Un perpétuel recommencement

Tel Sisyphe contraint de remonter sans cesse son rocher, la recomposition territoriale de la carte des urgences est un perpétuel recommencement. En 2015, un rapport du docteur Jean-Yves Grall, directeur de l’agence régionale de santé du Nord-Pas-de-Calais, remis à Marisol Touraine, alors ministre de la santé, préconisait la fermeture de 67 services d’urgences sur 650. L’idée était d’éviter de mobiliser en continu des médecins dans des structures ayant une faible activité globale, avec une affluence inférieure à 10 000 personnes par an. Agnès Buzyn, l’actuelle ministre de la santé, a repris le flambeau.
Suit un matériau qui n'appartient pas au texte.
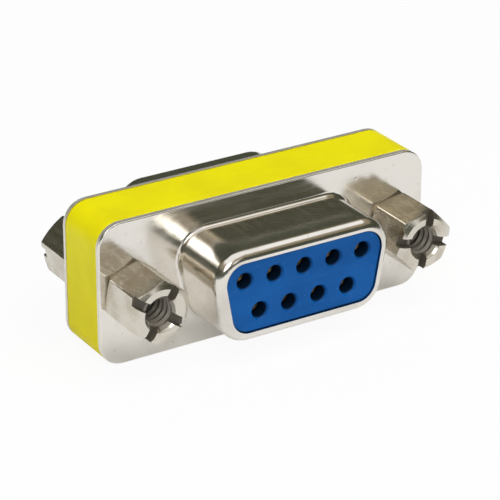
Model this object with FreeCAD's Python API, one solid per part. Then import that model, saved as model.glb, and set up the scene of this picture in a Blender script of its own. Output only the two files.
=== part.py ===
import FreeCAD, Part
import math
import os

from FreeCAD import Vector

# All sizes are in millimetres and all angles in degrees.
# X runs along the connector, -Y is the photographed front face and +Z is up.
# Every piece is modelled about the connector's centre line and lifted onto Z = 0 when it is saved.

# Contact positions; the narrow row always has one contact fewer than the wide row
CONTACT_PITCH = 2.77
ROW_SPACING = 2.84
WIDE_ROW_COUNT = 5

# Drawn D-shaped shell; both margins run from the outermost contact centres to its outside
SHELL_SIDE_MARGIN = 2.625
SHELL_ROW_MARGIN = 2.53
SHELL_CORNER_RADIUS = 2.5
SHELL_SIDE_ANGLE = 10.0
SHELL_REACH = 5.9
ROOT_RADIUS = 0.35
RIM_RADIUS = 0.85

# Flange plates and the moulded frame between them; the margins place the jacks and the plate's edges
JACK_OFFSET = 4.33
PLATE_END_MARGIN = 2.905
PLATE_EDGE_MARGIN = 2.2
PLATE_CORNER_RADIUS = 2.0
PLATE_EDGE_RADIUS = 0.12
SHEET_THICKNESS = 0.45
FRAME_DEPTH = 5.0
FRAME_EDGE_RADIUS = 0.15
WINDOW_CLEARANCE = 0.1

# Moulded insulator inside each shell
NOSE_CLEARANCE = 0.05
FACE_RECESS = 0.15
FACE_EDGE_RADIUS = 0.1
BASE_OVERHANG = 1.2
BASE_CORNER_RADIUS = 1.2
ENTRY_RADIUS = 0.83
ENTRY_DEPTH = 0.25
THROAT_RADIUS = 0.66
THROAT_LENGTH = 1.1
CHAMBER_DEPTH = 1.2
CHAMBER_MARGIN = 1.2
CHAMBER_CORNER_RADIUS = 0.6

# Rolled socket contact with a flat tail
BARREL_RADIUS = 0.78
BARREL_BORE_RADIUS = 0.52
BARREL_CLEARANCE = 0.06
BARREL_END_GAP = 0.1
BARREL_LEAD_IN = 0.12
TINE_LENGTH = 3.4
TINE_SLOT_WIDTH = 0.2
PLUG_LENGTH = 1.0
COLLAR_LENGTH = 0.7
COLLAR_CLEARANCE = 0.01
TAIL_WIDTH = 0.7
TAIL_THICKNESS = 0.25
TAIL_BEND_RADIUS = 0.2
TAIL_END_GAP = 0.35

# Hexagonal jacks and the threaded shank that joins the front pair to the rear pair
JACK_ACROSS_FLATS = 4.76
JACK_LENGTH = 4.8
JACK_END_RADIUS = 2.1
JACK_CHAMFER_ANGLE = 30.0
JACK_SLOT_WIDTH = 0.8
JACK_SLOT_DEPTH = 0.8
THREAD_RADIUS = 1.22
THREAD_LEAD_IN = 0.25
FRONT_BORE_DEPTH = 3.9
DRILL_POINT_ANGLE = 118.0
SHANK_RADIUS = 1.42
SHANK_ENGAGEMENT = 2.0
SHANK_THREAD_CLEARANCE = 0.02
SHANK_TIP_GAP = 0.05
SHANK_TIP_CHAMFER = 0.25
SHANK_HOLE_CLEARANCE = 0.13

# How each jack was left when tightened: its hexagon's turn from corner-up, and the direction of its slots
FRONT_LEFT_TURN = -7.6
FRONT_LEFT_SLOTS = 57.0
FRONT_RIGHT_TURN = -17.1
FRONT_RIGHT_SLOTS = 80.0
REAR_LEFT_TURN = 8.0
REAR_LEFT_SLOTS = 38.0
REAR_RIGHT_TURN = -5.0
REAR_RIGHT_SLOTS = 25.0

# How far a cutting tool runs past what it cuts, and how closely an edge is picked by its place
OVERRUN = 1.0
PICK_MARGIN = 0.01
PICK_TOLERANCE = 0.0001

# Places worked out from the sizes above
NARROW_ROW_COUNT = WIDE_ROW_COUNT - 1
SHELL_WIDTH = (WIDE_ROW_COUNT - 1) * CONTACT_PITCH + 2 * SHELL_SIDE_MARGIN
SHELL_HEIGHT = ROW_SPACING + 2 * SHELL_ROW_MARGIN
JACK_SPACING = SHELL_WIDTH + 2 * JACK_OFFSET
PLATE_LENGTH = JACK_SPACING + 2 * PLATE_END_MARGIN
PLATE_HEIGHT = SHELL_HEIGHT + 2 * PLATE_EDGE_MARGIN
FRAME_FACE = -FRAME_DEPTH / 2
PLATE_FACE = FRAME_FACE - SHEET_THICKNESS
SHELL_RIM = PLATE_FACE - SHELL_REACH
SHELL_SHOULDER = SHELL_RIM + SHEET_THICKNESS
INSULATOR_FACE = SHELL_RIM + FACE_RECESS
THROAT_END = INSULATOR_FACE + ENTRY_DEPTH + THROAT_LENGTH
CHAMBER_FLOOR = -CHAMBER_DEPTH
NOSE_INSET = SHEET_THICKNESS + NOSE_CLEARANCE
FACE_INSET = RIM_RADIUS + NOSE_CLEARANCE
BASE_LENGTH = SHELL_WIDTH - 2 * NOSE_INSET + 2 * BASE_OVERHANG
BASE_HEIGHT = SHELL_HEIGHT - 2 * NOSE_INSET + 2 * BASE_OVERHANG
SHANK_HOLE_RADIUS = SHANK_RADIUS + SHANK_HOLE_CLEARANCE
JACK_CORNER_RADIUS = JACK_ACROSS_FLATS / 2 / math.cos(math.radians(30))


def wire_face(edges):
    """Return the flat face inside a closed chain of edges."""
    return Part.Face(Part.Wire([edge.toShape() for edge in edges]))


def rounded_rectangle(length, height, corner, y):
    """Return a face in the plane Y = y, centred on the connector's axis."""
    x = length / 2
    z = height / 2
    diagonal = corner * (1 - math.sqrt(0.5))
    edges = []
    for sx, sz in ((1, 1), (1, -1), (-1, -1), (-1, 1)):
        on_end = Vector(sx * x, y, sz * (z - corner))
        on_corner = Vector(sx * (x - diagonal), y, sz * (z - diagonal))
        on_side = Vector(sx * (x - corner), y, sz * z)
        points = (on_side, on_corner, on_end) if sx == sz else (on_end, on_corner, on_side)
        edges.append(points)
    chain = []
    for index, points in enumerate(edges):
        following = edges[(index + 1) % len(edges)]
        chain.append(Part.Arc(*points))
        chain.append(Part.LineSegment(points[2], following[0]))
    return wire_face(chain)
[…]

Elle va relancer, à la rentrée, ce chantier, avec l’objectif de « repenser l’organisation territoriale » de la médecine d’urgence à l’horizon 2020. La ministre a déjà prévenu qu’elle pourrait « fermer certains services d’urgences de proximité la nuit ».

La question du maintien de ces 650 services se pose d’autant plus que l’aide médicale urgente est aussi assurée par des services mobiles. Mais avec des disparités sur le territoire. Comme Mme Touraine, Mme Buzyn privilégie le développement de « centres de soins non programmés », où la prise en charge des soins urgents non vitaux devra être assurée par des médecins pas forcément urgentistes, disponibles aux heures de plus forte affluence. Cette solution rejoint les recommandations d’un rapport de Thomas Mesnier, député La République en marche de Charente et ex-médecin urgentiste, qui insiste sur la nécessité de « désengorger » les urgences hospitalières. C’est bien en prenant en compte les besoins de la population qu’il faut poursuivre la mue de ce système, en veillant à assurer l’égalité et la qualité des soins.